Голландцы могут сколько угодно вывозить товаров из Англии, могут производить там денежные обороты, но то и другое, при сем распоряжении коммерции, благоприятствует только Англии.

Я разделю торговлю голландцев на три ветви: первая — колониальными товарами, вторая — рыбным промыслом и третья — банковыми оборотами.

Мы уже видели, каким образом англичане, обессиливая республику, овладевали мало-помалу в смутное время колониями, промыслами и деньгами голландскими.

Следственно, голландцам, во всяком случае, в ссоре ли они с Англиею, или, что хуже того, в дружбе, вредны всякие сношения с сею державою.

Однако же, англичане умели сделаться для них во многих отношениях необходимыми: оказываемая ими дружба, бедствия голландцев, воспоминания о протекших временах величия, на которое они были возведены Оранским домом, благодарность к оному и к англичанам, сохранявшим дом сей, в коем голландцы видели надежду к новому благоденствию, преклонили сердца последних к Англии, и Голландия ныне наводнена, так сказать, английскою торговлею.

И так Голландия находится в превратном положении: любит англичан, которые были корнем всего зла, причиною всех несчастий — ненавидит французов, которые были с нею случайно худы.

Надеются, что Голландия вскоре возвысится на прежнюю степень могущества и обширности торговли, но я думаю, что доколе чувствования голландцев не переменят своего направления к обоим соседам. Голландия более и более будет приходить в упадок.

 

ПИСЬМО 16. РОТТЕРДАМ

На сих днях торжествовали здесь рождение короля. Войска были собраны в парад, после которого все бургомистры, первые чиновники городские и некоторые из граждан были приглашены на военный завтрак — мы также. И, в самом деле, в раскинутой палатке мы нашли водку, хлеб, сыр, салат и несколько плодов — слишком по военному!

День тезоименитства нашего государя также приближался; мы согласились, хотя нас было только 15 человек, сделать в сей день для голландцев завтрак и бал. Русские не жалеют денег там, где надобно показать народное хлебосольство. Сто человек было приглашено из города — и вместо завтрака нашли великолепный обед, во время коего, при ружейной пальбе, при громких восклицаниях пили за здоровье Александра. Музыка и песни русские не умолкали целый день. Скупые голландцы были вне себя.

Ввечеру жены и дочери наших гостей собрались разделить праздник наш — и мы протанцовали целую ночь. Все домы, где жили русские офицеры, были иллюминованы; улица, в коей давали бал, освещалась из конца в конец, стечение народу было чрезвычайное. На каждое наше ура голландцы отвечали тысячью повторений. Целый город, казалось, участвовал в нашем празднике.

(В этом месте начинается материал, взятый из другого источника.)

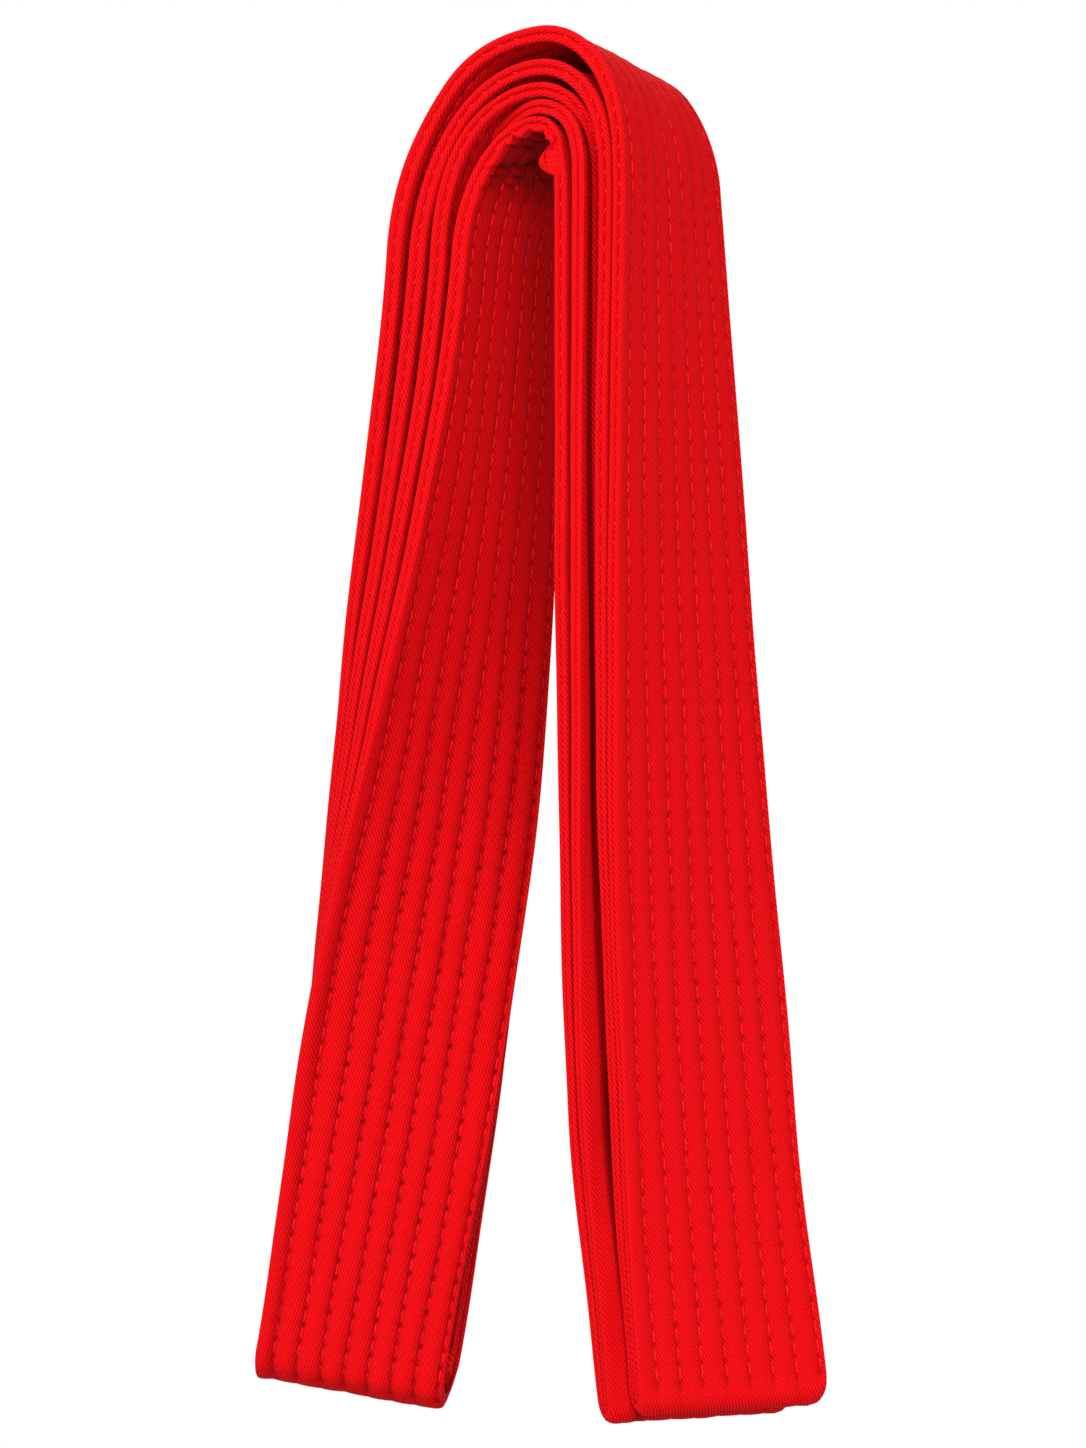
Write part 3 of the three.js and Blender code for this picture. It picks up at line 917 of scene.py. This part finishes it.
def make_end_thread(settings, piece, at_start, material):
    """Stitches across the strip that close a free end."""
    strip = settings.strip
    surface = Surface(settings, piece)
    pitch = strip.stitch_pitch
    across = np.arange(strip.first_row, strip.width - strip.first_row, pitch)
    station = (1.1 if at_start else piece.stitches - 1.1) * STEPS_PER_STITCH
    deep = surface.at(station, piece.depth)
    found = []
    for depth, sign in ((0.12 * MM, -1), (strip.thickness - 0.12 * MM, 1)):
        pair = [
            surface.point(np.full(len(across), station), across + at * pitch, np.full(len(across), depth))
            for at in STITCH_ENDS
        ]
        found.append((*pair, np.repeat(sign * deep[None], len(across), 0)))
    *ends, ups = (np.concatenate(v) for v in zip(*found))
    return make_stitches("end", settings, piece, ends, ups, material)


# ---- materials


class Wiring:
    """Short ways to add and join nodes."""

    def __init__(self, tree):
        self.tree = tree

    def node(self, kind):
        return self.tree.nodes.new(f"ShaderNode{kind}")

    def feed(self, socket, value):
        if isinstance(value, bpy.types.NodeSocket):
            self.tree.links.new(value, socket)
        else:
            socket.default_value = value

    def fed(self, kind, *values):
        """A node with its first inputs fed."""
        node = self.node(kind)
        for socket, value in zip(node.inputs, values):
            self.feed(socket, value)
        return node

    def math(self, operation, *values):
        node = self.fed("Math", *values)
        node.operation = operation
        return node.outputs[0]

    def add(self, a, b):
        return self.math("ADD", a, b)

    def take(self, a, b):
        return self.math("SUBTRACT", a, b)

    def times(self, a, b):
        return self.math("MULTIPLY", a, b)

    def over(self, a, b):
        return self.math("DIVIDE", a, b)

    def scaled(self, value, scale, start):
        return self.math("MULTIPLY_ADD", value, scale, start)

    def wave(self, turns):
        """A cosine between 0 and 1."""
        return self.scaled(self.math("COSINE", self.times(turns, 2 * np.pi)), 0.5, 0.5)

    def named(self, kind, **values):
        """A node with inputs fed by their names."""
        node = self.node(kind)
        for label, value in values.items():
            self.feed(node.inputs[label], value)
        return node

    def noise(self, vector, scale, detail=2.0, roughness=0.5):
        node = self.named("TexNoise", Vector=vector, Scale=scale, Detail=detail, Roughness=roughness)
        return node.outputs["Fac"]

    def ramp(self, value, low, high, to_low=0.0, to_high=1.0):
        return self.fed("MapRange", value, low, high, to_low, to_high).outputs[0]

    def blend(self, factor, a, b):
        node = self.node("Mix")
        node.data_type = "RGBA"
        for socket, value in zip((node.inputs[0], node.inputs[6], node.inputs[7]), (factor, a, b)):
            self.feed(socket, value)
        return node.outputs[2]

    def placed(self, name, **values):
        node = self.node("Group")
        node.node_tree = bpy.data.node_groups[name]
        for label, value in values.items():
            self.feed(node.inputs[label.replace("_", " ")], value)
        return node.outputs

    def apart(self, vector):
        return self.fed("SeparateXYZ", vector).outputs

    def joined(self, x, y):
        return self.fed("CombineXYZ", x, y).outputs[0]

    def uv_map(self, name):
        node = self.node("UVMap")
        node.uv_map = name
        return node.outputs[0]

    def mask(self, name):
        node = self.node("Attribute")
        node.attribute_name = name
        return node.outputs["Fac"]

    def object_place(self):
        return self.node("TexCoord").outputs["Object"]

    def camera_ray(self):
        return self.node("LightPath").outputs["Is Camera Ray"]


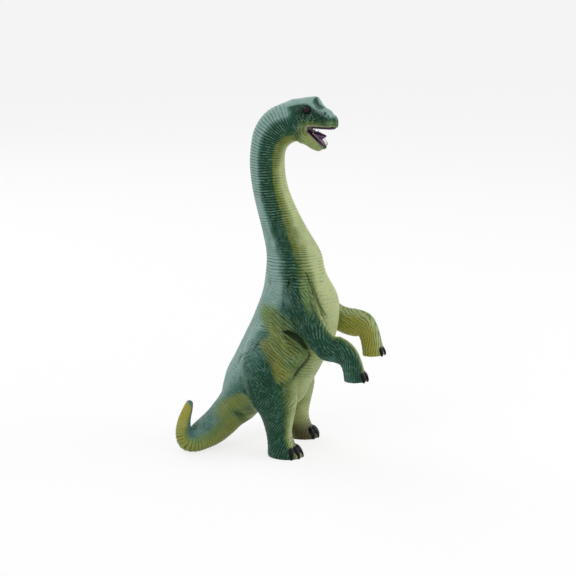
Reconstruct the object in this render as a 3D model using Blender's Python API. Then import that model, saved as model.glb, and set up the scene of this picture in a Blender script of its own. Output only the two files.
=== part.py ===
"""Toy dinosaur figure: a rearing long-necked sauropod that stands on two feet and its tail.

The figure faces +X and its own right side is at -Y. The origin is on the floor, under the middle
of the figure. The trunk and neck are two thin half shells glued on the mid-plane. The head, the
lower jaw, the tail, the tail tip and the hind legs are plugged in and glued. Each foreleg swivels
on a headed pin that runs in a flanged bush inside the chest.
"""

import math
from collections import namedtuple

import bmesh
import bpy
from mathutils import Matrix, Vector

# Overall sizes, in metres
figure_height = 0.300        # floor to the top of the head, also the scale of the side view
body_depth = 0.072           # greatest thickness of the trunk, belly to back
body_width = 0.062           # greatest width of the trunk
head_depth = 0.034           # greatest height of a head section before the mouth is cut
head_width = 0.0250          # greatest width of the head
jaw_depth = 0.0154           # greatest thickness of a jaw section before the mouth is cut
jaw_width = 0.0228           # greatest width of the lower jaw
tail_thickness = 0.0320      # thickness of the tail behind the trunk
hind_leg_depth = 0.044       # greatest front-to-back size of the thigh
hind_leg_width = 0.031       # greatest side-to-side size of the thigh
hip_spread = 0.0285          # mid-plane to the middle of each hind leg
foreleg_depth = 0.0226       # greatest thickness of the foreleg seen from the side
foreleg_width = 0.020        # greatest side-to-side size of the foreleg

# Shells and clearances
shell_wall = 0.0028          # wall of the trunk and neck
fit_gap = 0.0003             # clearance between pieces that touch or run in each other
overrun = 0.004              # how far a cutter runs past what it cuts
core_inset = 0.0012          # how far inner bosses stop short of the outer skin

# Shoulder swivel
shoulder_plane = 0.0225      # mid-plane to the flat inner face of each foreleg
shoulder_pin_radius = 0.0026
shoulder_pin_head_radius = 0.0052
shoulder_pin_head_thickness = 0.0020
shoulder_socket_depth = 0.0070
bush_wall = 0.0015
bush_flange = 0.0016         # how far the bush's flange stands out past its sleeve
bush_flange_thickness = 0.0012
bush_length = 0.0120
shoulder_boss_wall = 0.0025
pocket_radius = 0.0192       # flat seat on the chest round the swivel axis
pocket_reach = 0.080         # how far the flat seat runs out under the swinging foreleg
swing_back = math.radians(10)
swing_up = math.radians(75)
seat_reach_share = 2.0       # how far the seat's outer corner runs out, as a share of its reach

# Hip plugs
hip_peg_radius = 0.0070
hip_peg_inner = 0.0140       # mid-plane to the inner end of the hip plug
hip_boss_wall = 0.0030

# Posts that line up the two half shells
post_radius = 0.0042
post_peg_radius = 0.0020
post_peg_length = 0.0050

# Tail tip plug
tip_peg_radius = 0.0042
tip_peg_length = 0.0070

# Head fittings
eye_radius = 0.0030
eye_sunk_share = 0.62        # share of the eye's radius that its centre lies under the skin
lining_thickness = 0.0010
roof_lining_setback = 0.0040   # mouth corner to the roof lining's near edge
floor_lining_setback = 0.0030  # mouth corner to the floor lining's near edge
lip_margin = 0.0011          # how far the mouth linings stay inside the lips
tongue_width = 0.0100
tongue_depth = 0.0056

# How finely the surfaces are divided
body_ring_points = 28
limb_ring_points = 18
pin_ring_points = 24
body_steps = 2
limb_steps = 2
dome_rings = 2
dome_angle = math.radians(75)   # how far round a domed end runs before its small flat
seat_arc_steps = 16
eye_segments = 16
eye_rings = 8
sharp_angle = math.radians(40)  # edges steeper than this are shaded sharp

# Places in the side view are shares of the figure's height, forward of and above the origin.
# Depths and widths are shares of the piece's own greatest depth and width. Lean is in degrees:
# it turns the front of a section up.

# forward, up, depth, width, lean
body_shares = (
    (-0.128, 0.110, 0.494, 0.516, -40),
    (-0.106, 0.143, 0.600, 0.680, -33),
    (-0.052, 0.174, 0.940, 0.919, -24),
    (-0.021, 0.228, 0.975, 1.000, -18),
    (0.009, 0.286, 0.990, 0.984, -17),
    (0.0435, 0.362, 1.000, 0.887, -12),
    (0.0592, 0.443, 0.915, 0.790, -4),
    (0.0458, 0.507, 0.722, 0.661, 2),
    (0.0392, 0.567, 0.645, 0.565, 3),
    (0.0150, 0.626, 0.530, 0.500, 6),
    (-0.010, 0.688, 0.458, 0.445, 7),
    (-0.029, 0.750, 0.420, 0.413, 3),
    (-0.0365, 0.811, 0.412, 0.397, 2),
    (-0.0325, 0.859, 0.418, 0.391, -9),
    (-0.019, 0.892, 0.460, 0.391, -25),
    (0.006, 0.917, 0.487, 0.391, -44),
    (0.037, 0.928, 0.495, 0.397, -65),
)

# forward, up, depth, width, lean
head_shares = (
    (0.053, 0.940, 0.965, 1.000, -70),
    (0.073, 0.942, 0.971, 1.008, -73),
    (0.093, 0.943, 1.000, 0.992, -81),
    (0.111, 0.943, 1.000, 0.896, -86),
    (0.124, 0.932, 0.800, 0.800, -87),
    (0.139, 0.9255, 0.615, 0.736, -88),
    (0.150, 0.924, 0.488, 0.608, -89),
    (0.1565, 0.923, 0.282, 0.368, -89),
    (0.1590, 0.923, 0.129, 0.160, -89),
)

# forward, up, depth, width, lean
jaw_shares = (
    (0.073, 0.893, 1.000, 1.000, -128),
    (0.087, 0.887, 0.896, 0.912, -128),
    (0.102, 0.875, 0.792, 0.772, -128),
    (0.115, 0.867, 0.675, 0.649, -126),
    (0.1215, 0.864, 0.500, 0.491, -122),
    (0.1255, 0.8645, 0.260, 0.263, -120),
)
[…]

Здесь мы были свидетелями энтузиазма голландцев к нашему государю, коего они видели в прошлом году — и любовь их к русским. In vino veritas, говорит пословица — и молчаливые голландцы излились в сей день пред нами.

Но этот праздник был прощальный: мы получили повеление сесть на фрегаты наши, находящиеся еще в Гельвет-Слюйсе и отправиться в Россию.

Мой хозяин, С. Жакоб, сделал также для меня прощальный ужин, созвав всех моих знакомых голландцев. Дети С. Жакоба прощались и плакали; мать увещевала детей — и плакала; С. Жакоб уговаривал их не плакать — со слезами, а я, растроганный, подвигнутый благодарностью, мог ли остаться равнодушным?

Судьба играет нами — сводит людей в отдаленности, дружит их — и разлучает. Не советую вам, любезные мои, дружиться в чужих краях, разлука там тяжелее, потому что безнадежна.

P. S. Гельвет-Слюйс. Удерживаю письмо для того, чтоб известить вас отсюда о нашем отправлении. Мы выступили из Роттердама, сопровождаемые целым почти городом: добрые русские привязали к себе всех жителей. Три женщины провожали нас даже до сего места, и одна из них неотменно хотела следовать в Россию за пригожим 24 летним молодцом моей роты. Она плакала, рвалась, просилась с нами, убеждала своею любовью, но ей отвечали, что у нас на корабли запрещено брать женщин. Тем лучше, твердила она, дайте же мне мундир, я иду в российскую службу — и вам не должно более считать меня женщиною! С сожалением, что не могли привезти в Россию сего образца любви героической, отказали ей еще раз — и она, в отчаянии, уведена была с берега своими подругами.

Заключаю обращением к вам, друзья мои! Вы требовали описания Голландии — и вот мои письма! В них я сказал все то, что знаю и что могу сказать о ней. Ежели в сих письмах не найдете глубоких мыслей, вспомните, что я должен был все видеть мимоходом, ежели не найдете цветов, — подумайте, что я говорю не об Италии. Там природа сделала все для неблагодарного человека — здесь человек сделал все из неблагодарной природы; там все вдохновение, здесь — строгая точность.